Where is Diamond Beach?
Diamond Beach, famous for the black sand that glitters with chunks of ice that wash up on shore, is located right across Route 1 from the Jökulsárlón glacier lagoon.
What can you do at the Iceland Glacier Lagoon?
Many visitors spend time walking along the shoreline to take in the view of the icebergs in the lagoon. However, you can also take an amphibian boat tour (also known as a duck boat tour) or a Zodiac boat tour that is smaller and takes you much closer to the glacier face. It is also possible to join an ice cave tour in nearby Vatnajökull Glacier.
Can you swim in the Glacier Lagoon?
The Jökulsárlón glacier lagoon is the deepest lake in Iceland at 200 meters deep. It is not recommended to swim in the lagoon, even in a wet suit.
How long do you need at the Glacier Lagoon?
Plan to spend about two to three hours if you have booked a boat tour. Because it is hard to judge exactly how long it will take you to get there, be sure to leave extra time in your itinerary to arrive early and spend time stretching your legs and enjoying the views.

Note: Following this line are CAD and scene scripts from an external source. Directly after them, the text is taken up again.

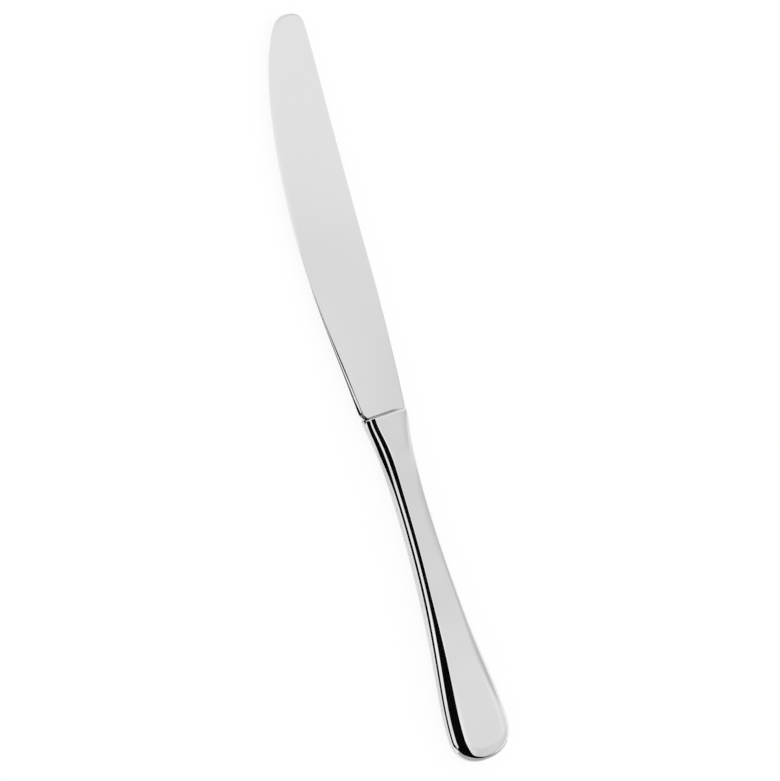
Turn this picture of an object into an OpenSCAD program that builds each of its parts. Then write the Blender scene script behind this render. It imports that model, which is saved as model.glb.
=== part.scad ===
// Table knife with a hollow handle, lying on its side.
// X runs from the cutting edge to the spine, Y from the butt to the tip, Z up through the thickness.
// The origin is under the middle of the knife, on the surface that it rests on.

/* [Blade] */
// Length of the blade, from the shoulder to the tip
blade_length = 124; // [116:0.1:134]
// Distance from the handle's axis to the spine, at the shoulder
shoulder_spine = 7.2; // [6.5:0.1:7.4]
// Distance from the handle's axis to the spine, where the spine straightens
middle_spine = 9.8; // [9:0.1:10.6]
// Distance from the handle's axis to the spine, at the tip
tip_spine = 12; // [11:0.1:13.4]
// Distance from the shoulder to where the spine straightens
spine_bend_place = 45; // [38:0.5:52]
// Depth of the edge below the handle's axis, at the heel
heel_depth = 7.6; // [7:0.1:8.4]
// Depth of the edge below the handle's axis, where it is greatest
belly_depth = 11.6; // [10.8:0.1:12.8]
// Distance from the shoulder to the deepest place of the edge
belly_place = 52.5; // [46:0.5:60]
// Radius of the rounded tip
tip_radius = 5.6; // [5:0.1:6.4]
// Squareness of the tip on the spine's side, where 2 is round
tip_squareness = 3; // [2:0.1:3.5]
// Length of the rounded heel corner, along the blade
heel_corner_length = 2.9; // [2:0.1:4]
// Depth of the rounded heel corner, across the blade
heel_corner_depth = 1.6; // [0.8:0.1:2]
// Thickness of the blade at the shoulder
blade_thickness = 3; // [2.8:0.1:3.4]
// Thickness of the spine at the tip
tip_thickness = 1.3; // [1:0.1:1.6]
// Thickness of the ground face beside the cutting edge
ground_thickness = 0.7; // [0.55:0.05:0.9]
// Thickness of the cutting edge itself
edge_thickness = 0.4; // [0.25:0.05:0.5]
// Width of the ground strip along the cutting edge
bevel_width = 1.2; // [0.7:0.1:1.6]
// Width of the chamfer along the spine and the heel
spine_chamfer = 0.45; // [0.2:0.05:0.5]

/* [Tang] */
// Length of the tang behind the shoulder
tang_length = 44; // [36:0.5:50]
// Width of the tang at the shoulder
tang_width = 7.4; // [6.4:0.1:8]
// Width of the tang at its end
tang_end_width = 5; // [4.4:0.1:5.6]
// Thickness of the tang
tang_thickness = 2.2; // [1.8:0.1:2.4]
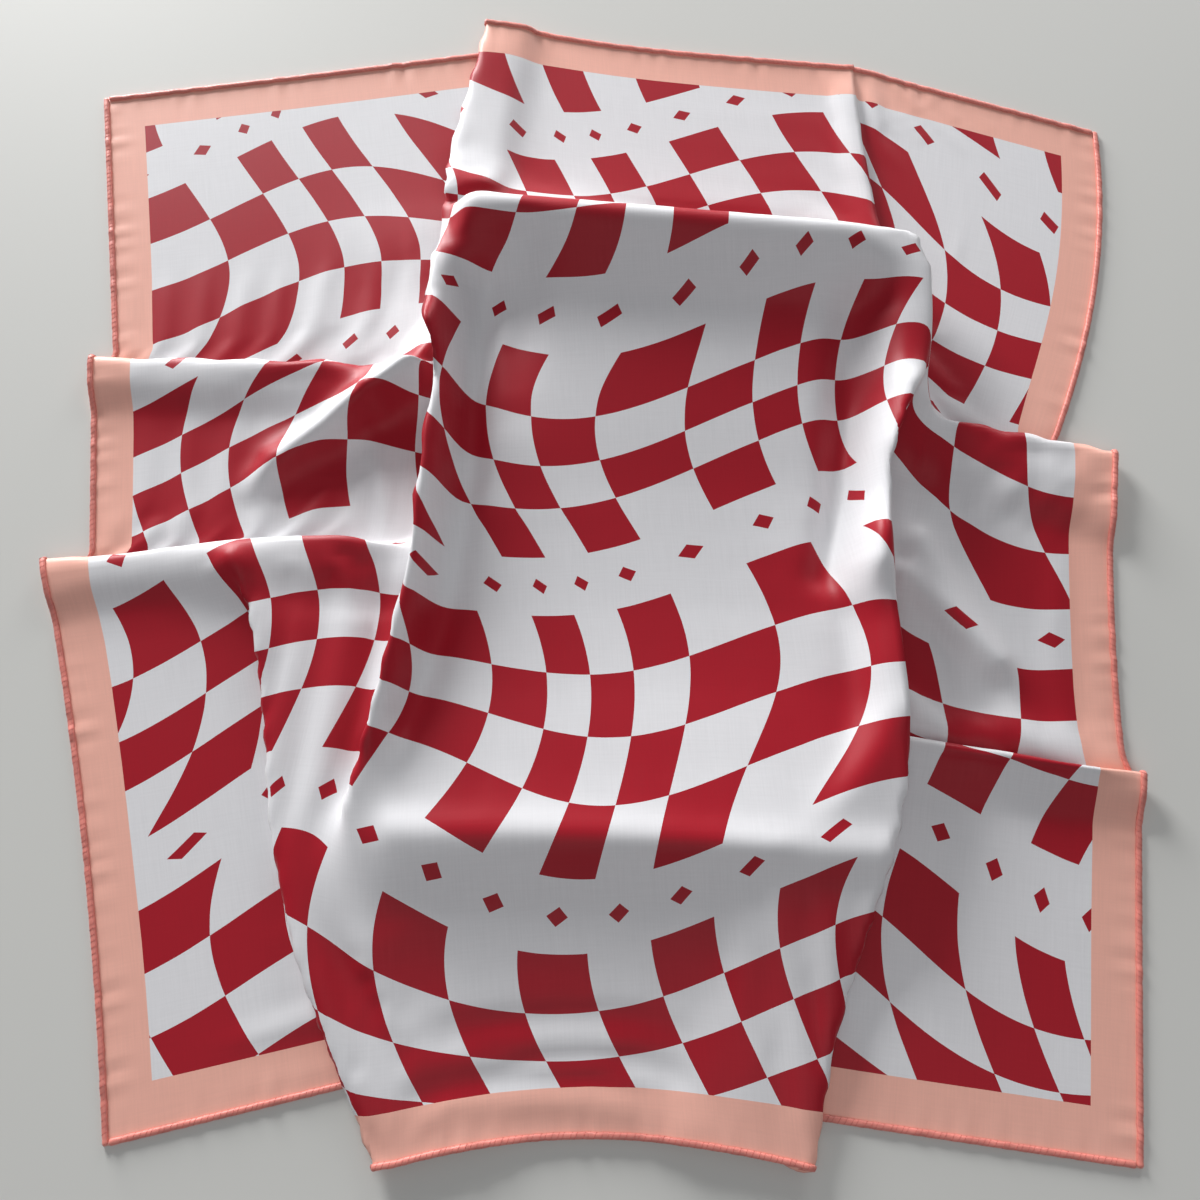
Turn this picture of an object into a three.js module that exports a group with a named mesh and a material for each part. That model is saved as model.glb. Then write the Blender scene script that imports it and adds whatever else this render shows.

Is the Glacier Lagoon worth it?
If you can work it into your itinerary, it is absolutely worth the drive out to the Glacier Lagoon. I can’t think of another place in the world with such unique and spectacular views. I would suggest spending a day driving along the South Coast, stopping at some of the sight. Then stay two nights near Jökulsárlón and on the second day you can take a boat tour, visit Diamond Beach, and probably also fit in either a glacier hike or ice cave tour.